Patients taking the drug Enbrel® (etanercept) to treat active ankylosing spondylitis, a painful inflammatory disease affecting the spine and the joints, showed marked improvement as early as two weeks after beginning treatment, according to researchers.

The findings were presented June 19 at the annual meeting of European League Against Rheumatism in Lisbon, Portugal.

Ankylosing spondylitis is a painful, chronic and progressive inflammatory disease affecting the spine and the joints and ligaments that normally allow a person's back to move and flex. Over time, the disease can cause a patient's vertebrae to fuse together, causing complete loss of motion and a stooped-over posture. The disease affects about 350,000 people in the United States.

Researcher Dr. John Davis, assistant professor of medicine at the University of California-San Francisco, said Enbrel is the first treatment to show improvement in these patients' range of spinal motion.

The study involved 277 patients who either received Enbrel or a placebo over a 6-month period.
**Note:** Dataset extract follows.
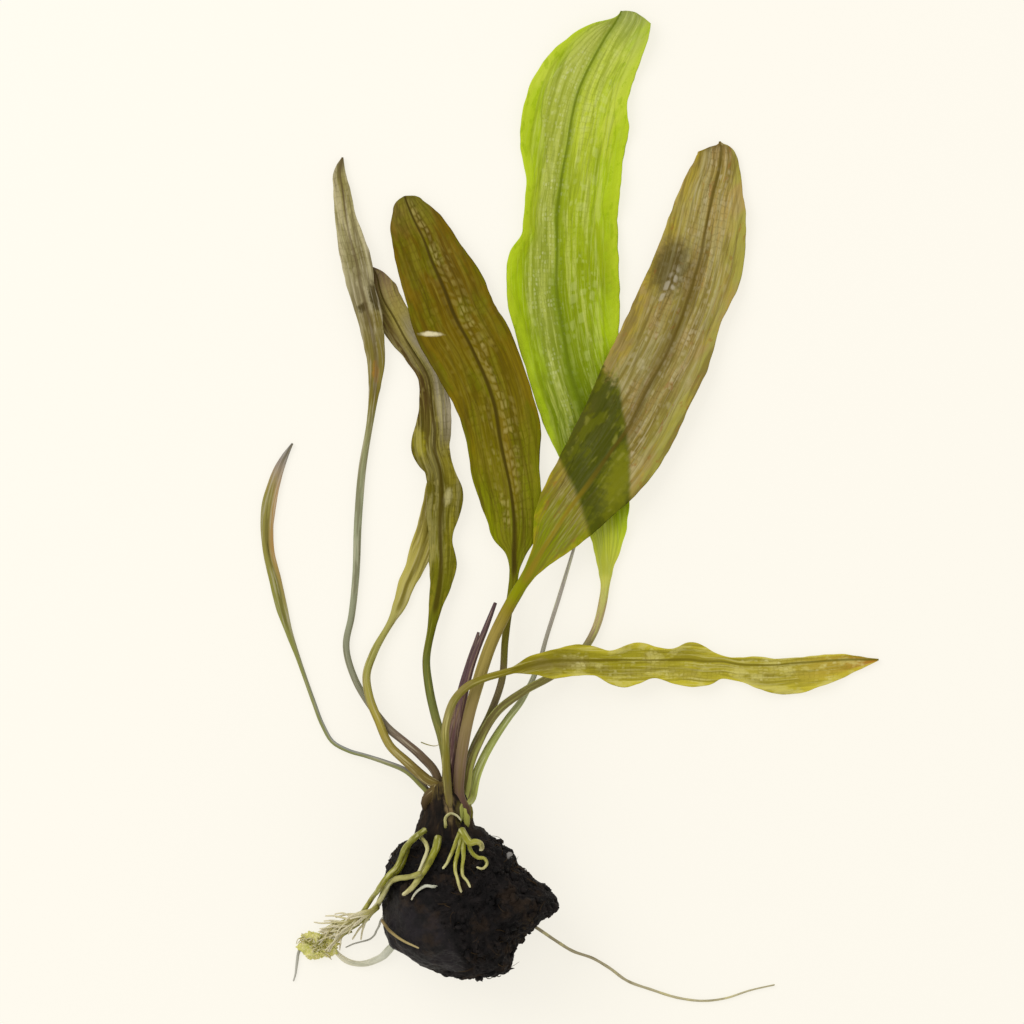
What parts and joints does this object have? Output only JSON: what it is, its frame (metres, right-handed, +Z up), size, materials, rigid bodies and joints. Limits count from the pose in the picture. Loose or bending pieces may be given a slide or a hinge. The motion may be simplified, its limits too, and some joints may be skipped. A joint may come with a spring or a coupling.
{
  "type": "bare-root madagascar lace plant",
  "caption": "Aquatic lace plant without a pot, laid flat: strap leaves on long stalks fan out from a tuber crown set in a plug of dark soil with trailing roots.",
  "frame": {"origin": "centre of the footprint's bounding box, on the surface that the plant lies on", "axes": "+Y along the plant from the soil plug to the leaf tips, +Z up from the surface, +X to the right seen from above"},
  "size_m": [0.1729, 0.2772, 0.0423],
  "materials": {
    "leaf_green": "thin translucent leaf, satin",
    "leaf_tan_olive": "thin translucent leaf, satin",
    "leaf_dark_olive": "thin translucent leaf, satin",
    "leaf_khaki": "thin translucent leaf, satin",
    "leaf_olive": "thin translucent leaf, satin",
    "leaf_yellow_olive": "thin translucent leaf, satin",
    "leaf_brown": "thin translucent leaf, satin",
    "stalk_grey_green": "smooth wet stalk",
    "stalk_purple": "smooth wet stalk",
    "tuber_skin": "rough fibrous skin",
    "wet_soil": "moist crumbly soil",
    "root_green": "smooth wet root",
    "root_pale": "smooth wet root",
    "root_tan": "dry thin root",
    "root_grey": "dry thin root"
  },
  "bodies": {
    "root": {"leaf_tall_green": "leaf_green", "leaf_brown_right": "leaf_tan_olive", "leaf_brown_left": "leaf_dark_olive", "leaf_khaki_upper": "leaf_khaki", "leaf_twisted": "leaf_olive", "leaf_short_behind": "leaf_olive", "leaf_wavy_side": "leaf_yellow_olive", "leaf_narrow_left": "leaf_brown", "stalk_bare": "stalk_grey_green", "stub_long": "stalk_purple", "stub_short": "stalk_purple", "tuber_crown": "tuber_skin", "soil_clod": "wet_soil", "root_left_middle": "root_green", "root_left_inner": "root_pale", "root_left_outer": "root_green", "root_left_cross": "root_pale", "root_left_upper": "root_green", "root_arch": "root_pale", "root_thin_grey": "root_grey", "root_far_left": "root_tan", "root_tan": "root_tan", "root_white_hook": "root_pale", "root_front_curl": "root_pale", "root_front_long": "root_green", "root_front_mid": "root_green", "root_front_right": "root_green", "root_front_hook": "root_green", "root_front_short": "root_green", "root_long_right": "root_tan"}
  },
  "joints": []
}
The patients taking Enbrel experienced significant and rapid reduction in back pain and morning stiffness and improvement in spinal mobility and physical function. Patients reached maximum relief within the first two months of the study and experienced sustained results for the remainder of the six-month study.

"When we measured spinal mobility and back pain, the most debilitating aspects of ankylosing spondylitis, we found that patients treated with Enbrel experienced significantly greater improvement in mobility than patients receiving placebo and a 50 percent reduction in spinal pain," said Davis.

Davis said the drug also had a positive impact on many patients' ability to accomplish everyday tasks, such as being able to more easily put on socks or look over their shoulders without turning their bodies.

Adverse events were similar to those reported in previous clinical trials of Enbrel with injection site reactions occurring more frequently than in the placebo group.